Think about the first time you saw images or videos that were sexual in nature. If you’re part of Gen X or a millennial, perhaps it was in the ‘lads’ mags’ that lived on the top shelves in newsagents or The Sun’s infamous ‘Page 3’. For Gen Z, it’s likely your first exposure to sexual content was either on social media or porn sites, thanks to the boom in smartphone ownership.
But, as porn magazines and video cassettes gave way to the emergence of thousands of ‘tube sites’ on the internet, something changed: the type of content that people consume and how it’s affecting their sex lives. Over the past few years, there’s been a worrying trend emerging in the UK whereby aggression and violence are being normalised during sex. In 2023, a landmark report by the Children’s Commissioner’s office found that almost eight in 10 young people aged 18 to 21 report having seen pornography involving sexual violence before turning 18 – with female actors in adult films being over two times more likely than their male counterparts to be the target of sexual violence.

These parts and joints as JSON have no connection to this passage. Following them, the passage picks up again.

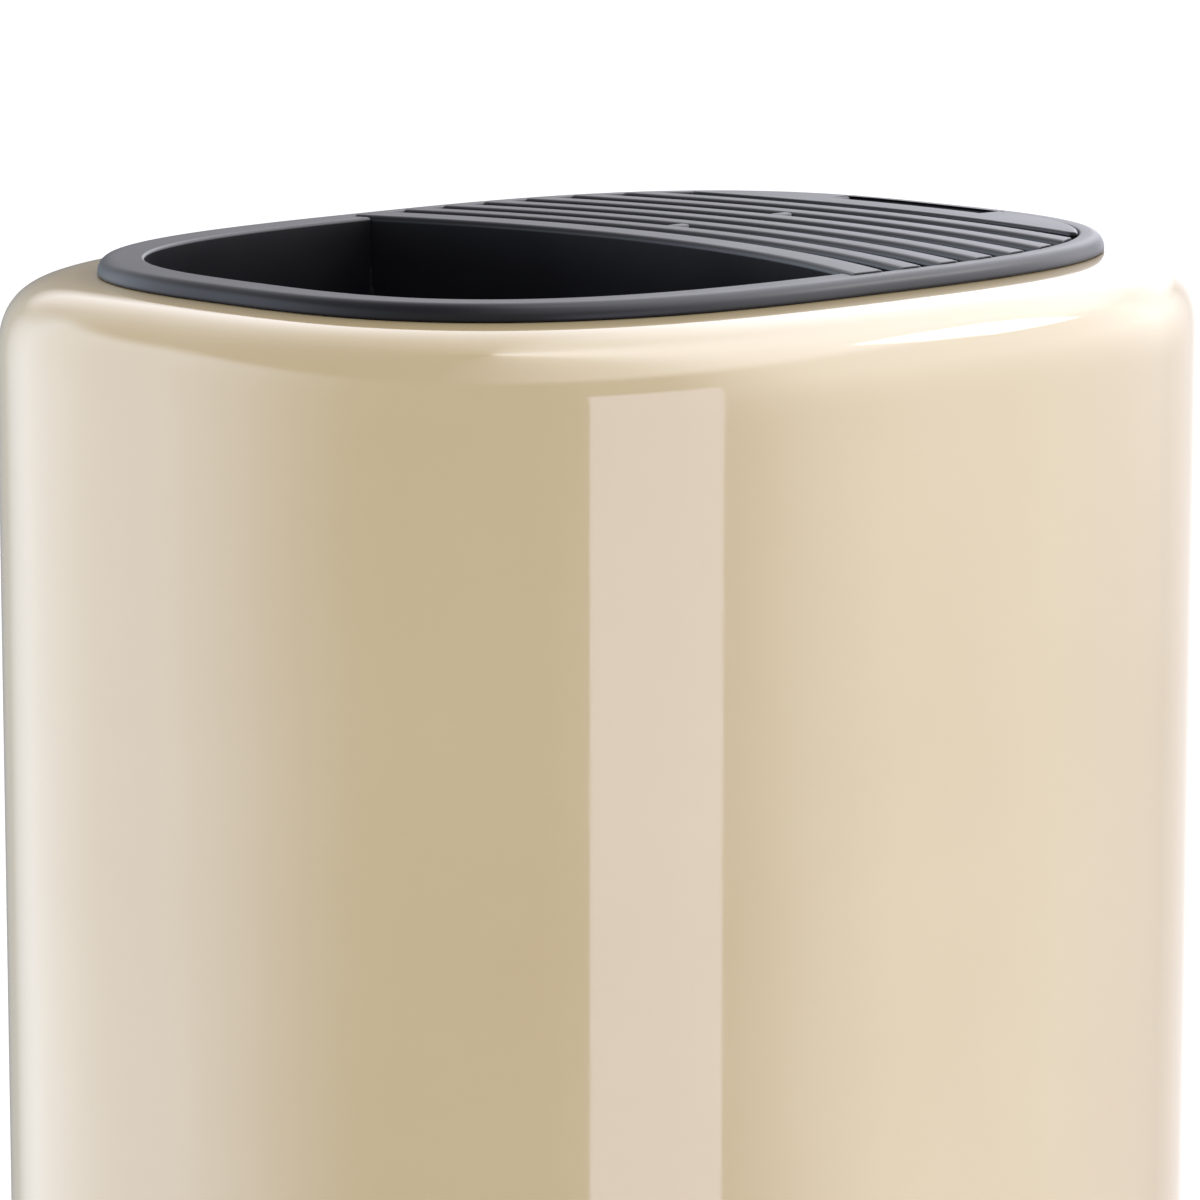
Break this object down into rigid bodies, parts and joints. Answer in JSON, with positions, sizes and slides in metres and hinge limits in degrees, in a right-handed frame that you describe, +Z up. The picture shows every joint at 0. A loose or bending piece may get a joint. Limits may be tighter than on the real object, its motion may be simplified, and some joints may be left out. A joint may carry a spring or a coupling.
{
  "type": "knife and utensil holder",
  "caption": "Free-standing kitchen holder with an open utensil cup and a slotted knife grille in a lift-out insert.",
  "frame": {"origin": "middle of the footprint, on the surface that the feet stand on", "axes": "+Z up, +X along the vessel's length from the utensil side to the knife side, +Y across it"},
  "size_m": [0.1852, 0.146, 0.2306],
  "materials": {
    "enamel": "gloss cream enamel on drawn steel",
    "pan_plastic": "moulded black plastic",
    "zinc_steel": "zinc-plated steel",
    "screw_steel": "zinc-plated screws",
    "liner_plastic": "moulded black plastic liner",
    "mat_rubber": "soft dark rubber",
    "gasket_rubber": "soft black rubber",
    "insert_plastic": "satin black moulded plastic",
    "foot_rubber": "soft black rubber"
  },
  "bodies": {
    "vessel": {"outer_shell": "enamel", "base_pan": "pan_plastic", "base_brackets": "zinc_steel", "base_screws": "screw_steel", "knife_bin": "liner_plastic", "tip_mat": "mat_rubber", "foot_front_left": "foot_rubber", "foot_front_right": "foot_rubber", "foot_back_left": "foot_rubber", "foot_back_right": "foot_rubber"},
    "insert": {"insert_rim": "insert_plastic", "rim_gasket": "gasket_rubber", "knife_grille": "insert_plastic", "utensil_cup": "insert_plastic", "utensil_mat": "mat_rubber", "insert_screws": "screw_steel"}
  },
  "joints": [
    {"name": "insert_lift", "type": "slide", "parent": "vessel", "child": "insert", "axis": [0, 0, 1], "range_m": [0, 0.175]}
  ]
}
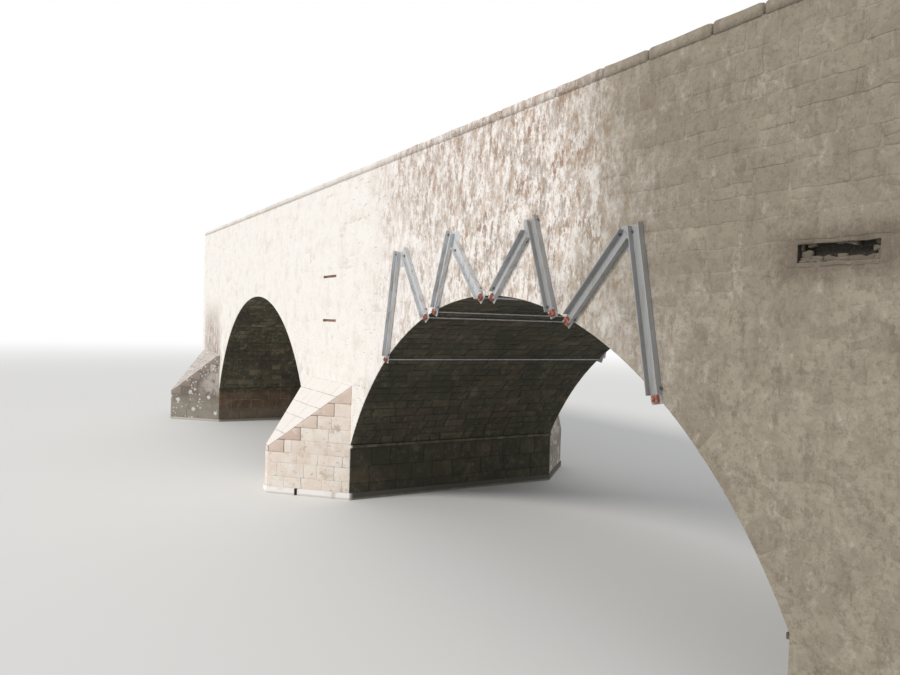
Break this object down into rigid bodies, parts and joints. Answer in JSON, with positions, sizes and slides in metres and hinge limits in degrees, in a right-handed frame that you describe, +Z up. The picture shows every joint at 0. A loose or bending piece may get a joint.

Given that 72% of young people also said that viewing porn affects expectations around real-life sex and relationships, a question arises around whether young women in the UK today are feeling pressured into having sex that involves physical aggression. Terrifyingly, the Children’s Commissioner’s report found that this may well be the case, with nearly half of young people surveyed assuming that girls ‘expect’ or ‘enjoy’ sex that involves physical aggression, such as airway restriction.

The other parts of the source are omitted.